Explanation: No operations means no query results.

Input: ([('add', 1, 'BUY', 100, 3), ('add', 2, 'BUY', 100, 4), ('add', 3, 'BUY', 99, 10), ('best_bid',), ('add', 4, 'SELL', 105, 2), ('add', 5, 'SELL', 105, 3), ('best_ask',), ('modify', 1, 1), ('modify', 4, 0), ('top_of_book',)],)

Expected Output: [(100, 7), (105, 5), ((100, 5), (105, 3))]

Explanation: BUY orders at price 100 aggregate to 7. SELL orders at 105 aggregate to 5. After modifying order 1 from 3 to 1 and canceling order 4 via modify(..., 0), the top of book becomes BUY (100, 5) and SELL (105, 3).

Input: ([('cancel', 99), ('modify', 42, 5), ('add', 1, 'SELL', 101, 2), ('add', 2, 'SELL', 100, 1), ('add', 3, 'SELL', 100, 4), ('best_ask',), ('cancel', 2), ('best_ask',), ('cancel', 3), ('best_ask',), ('modify', 1, 0), ('best_ask',)],)

Expected Output: [(100, 5), (100, 4), (101, 2), None]

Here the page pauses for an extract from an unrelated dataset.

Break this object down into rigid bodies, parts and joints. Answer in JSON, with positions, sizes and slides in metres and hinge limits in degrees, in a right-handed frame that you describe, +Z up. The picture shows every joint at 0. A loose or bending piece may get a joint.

Explanation: Missing cancel/modify calls do nothing. SELL price 100 starts with total 5, then drops to 4 after canceling one order, then disappears entirely after canceling the remaining order at 100, revealing 101 as the next best ask. Finally, modifying the last order to quantity 0 removes it.

Hints

  1. Use a hash map from order_id to the order's current side, price, quantity, and insertion timestamp so cancel and modify are fast.
  2. Track total quantity at each price level, and use a min-heap for asks plus a max-heap for bids (store negative prices). Lazy deletion is useful when a price level becomes empty.